Forty contributors from industry, research, and other points of view have made substantial contributions to The Innovation Papers, and it’s only fair that we manufacturers have ours included. AMGC is privileged to have provided our voice to this new essay collection.
For six years, AMGC has done its very best to first deeply understand to then redefine manufacturing and to advocate for manufacturing as it is, rather than what it was.
As I’ve said before, and as I point out in our chapter in the Papers, our industry has been misrepresented, misunderstood, and ill-defined for a long time, yet it remains the key to helping Australia transform from a lucky country to a smart one.
Nevertheless, it is an exciting time to remind everyone of manufacturing’s role in a global economy. Making complex things, underpinned by a high level of skill at each of the seven steps in the manufacturing value chain, is the way to move Australia from its position as largely a “digger and shipper” to a nation in which our wealth is either less dependent from commodities we won’t be able to sell in the future (coal) or add more value to them onshore (critical minerals).
The folks from the Future Battery CRC recently highlighted that Australia delivers 50% of the world’s critical minerals to make EV batteries, yet we only cash in 0.5% of it because we don’t add value to those minerals onshore. In fact, we reimport the processed minerals instead of making it here in the first place – or at least some of it for starters.

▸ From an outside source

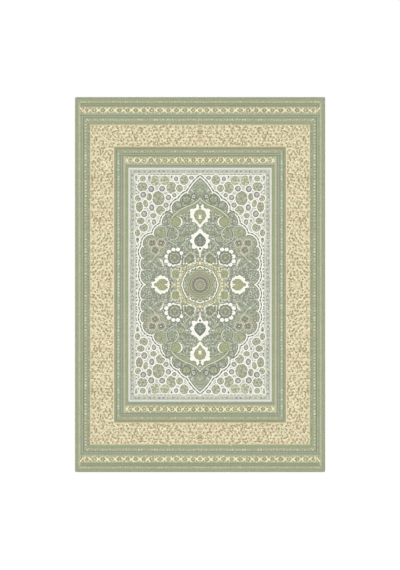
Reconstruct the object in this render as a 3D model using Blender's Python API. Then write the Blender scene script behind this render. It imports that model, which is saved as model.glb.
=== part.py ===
"""A woven rug, lying flat and face up.

The rug is one piece of cloth: its pile, its woven ground and its overcast edge are a single sheet, so it
is a single solid. The origin is the middle of the underside, +Y runs along the length and +Z is up.
"""

import math

import bmesh
import bpy

# Driving dimensions, in metres.
WIDTH = 2.000
LENGTH = 3.000
THICKNESS = 0.009
CORNER_RADIUS = 0.008
RIM_RADIUS = 0.003

# How finely the round stretches are divided.
CORNER_SEGMENTS = 6
RIM_SEGMENTS = 3
SMOOTH_ANGLE = math.radians(30.0)

# The wool's overall colour as linear red, green, blue and alpha.
WOOL_COLOUR = (0.46, 0.46, 0.32, 1.0)
WOOL_ROUGHNESS = 0.9


def clear_scene() -> None:
    """Remove every object that the scene holds."""
    for obj in list(bpy.data.objects):
        bpy.data.objects.remove(obj, do_unlink=True)


def wool_material() -> bpy.types.Material:
    """Return the matt wool that the whole rug is woven from."""
    material = bpy.data.materials.new("wool")
    material.use_nodes = True
    shader = material.node_tree.nodes["Principled BSDF"]
    shader.inputs["Base Color"].default_value = WOOL_COLOUR
    shader.inputs["Roughness"].default_value = WOOL_ROUGHNESS
    shader.inputs["Metallic"].default_value = 0.0
    return material


def sheet_mesh() -> bpy.types.Mesh:
    """Return the rug's sheet: a slab whose four corners are rounded in plan."""
    shape = bmesh.new()
    bmesh.ops.create_cube(shape, size=1.0)
    bmesh.ops.scale(shape, verts=shape.verts, vec=(WIDTH, LENGTH, THICKNESS))
    bmesh.ops.translate(shape, verts=shape.verts, vec=(0.0, 0.0, THICKNESS / 2))
    upright = [edge for edge in shape.edges if edge.verts[0].co.xy == edge.verts[1].co.xy]
    bmesh.ops.bevel(
        shape,
        geom=upright,
        offset=CORNER_RADIUS,
        offset_type="OFFSET",
        segments=CORNER_SEGMENTS,
        profile=0.5,
        affect="EDGES",
    )
    mesh = bpy.data.meshes.new("rug")
    shape.to_mesh(mesh)
    shape.free()
    return mesh


def round_rim(rug: bpy.types.Object) -> None:
    """Round the upper and lower rims, where the edge yarn wraps over the cloth."""
    rim = rug.modifiers.new("rim", "BEVEL")
    rim.width = RIM_RADIUS
    rim.segments = RIM_SEGMENTS
    rim.limit_method = "ANGLE"
    rim.angle_limit = SMOOTH_ANGLE
    rim.use_clamp_overlap = True


def build_rug() -> bpy.types.Object:
    """Make the rug, dress it in wool and stand it in the scene."""
    mesh = sheet_mesh()
    mesh.materials.append(wool_material())
    mesh.shade_smooth()
    mesh.set_sharp_from_angle(angle=SMOOTH_ANGLE)
    rug = bpy.data.objects.new("rug", mesh)
    bpy.context.scene.collection.objects.link(rug)
    round_rim(rug)
    return rug


clear_scene()
build_rug()
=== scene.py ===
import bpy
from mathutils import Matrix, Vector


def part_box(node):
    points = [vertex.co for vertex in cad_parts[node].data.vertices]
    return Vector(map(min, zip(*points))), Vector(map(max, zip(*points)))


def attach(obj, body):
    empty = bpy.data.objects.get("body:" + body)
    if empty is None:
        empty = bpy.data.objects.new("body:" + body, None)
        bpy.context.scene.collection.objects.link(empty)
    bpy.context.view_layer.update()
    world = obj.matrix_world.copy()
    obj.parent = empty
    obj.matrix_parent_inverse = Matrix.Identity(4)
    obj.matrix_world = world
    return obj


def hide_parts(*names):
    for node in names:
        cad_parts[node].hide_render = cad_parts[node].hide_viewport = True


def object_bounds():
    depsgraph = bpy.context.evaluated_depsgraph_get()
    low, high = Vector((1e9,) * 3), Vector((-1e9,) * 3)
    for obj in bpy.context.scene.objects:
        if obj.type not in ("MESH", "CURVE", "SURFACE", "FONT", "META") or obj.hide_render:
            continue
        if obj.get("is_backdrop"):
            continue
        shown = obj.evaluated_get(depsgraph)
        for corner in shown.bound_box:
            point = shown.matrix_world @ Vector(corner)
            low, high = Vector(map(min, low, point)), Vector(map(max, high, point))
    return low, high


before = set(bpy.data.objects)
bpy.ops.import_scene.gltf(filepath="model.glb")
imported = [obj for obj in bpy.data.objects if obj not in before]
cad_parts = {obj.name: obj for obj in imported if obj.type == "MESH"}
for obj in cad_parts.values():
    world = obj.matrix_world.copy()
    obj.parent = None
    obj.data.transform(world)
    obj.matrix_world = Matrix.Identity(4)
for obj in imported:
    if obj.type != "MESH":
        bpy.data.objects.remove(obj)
CAD_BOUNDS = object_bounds()

"""A woven medallion rug: cut wool pile, the plain ground it is knotted on and its overcast edge.

The pattern is drawn once, as a weaver's quarter plan in millimetres from the rug's middle, and is
mirrored over both axes. Shapes are laid one over another, and the last one laid gives a knot its yarn.
"""

import logging
import math
from dataclasses import dataclass, field
from enum import Enum
from typing import Any, Callable, Iterable, Sequence

import bpy
import numpy as np
from mathutils import Vector
from mathutils.geometry import delaunay_2d_cdt

LOG = logging.getLogger("rug")
MM = 0.001
TAU = 2.0 * math.pi

Outline = np.ndarray
Point = tuple[float, float]
Route = tuple[Point, ...]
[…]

We have a new government which has promised “a country that makes things again” and which acknowledges manufacturing’s place as an enabler, a creator of high-skilled jobs, a booster of productivity, and more.
The impact of a new government on our industry’s capability will be known over time, and we choose to be optimistic.
Fortunately, we know of the kinds of companies that show the way to a more prosperous, more complex, more appealing future. We just need more of them, and for them to achieve scale. We also need their voice and their needs to be heard by policy makers.
It is a privilege to work with my team in an organisation able to advocate for such manufacturers.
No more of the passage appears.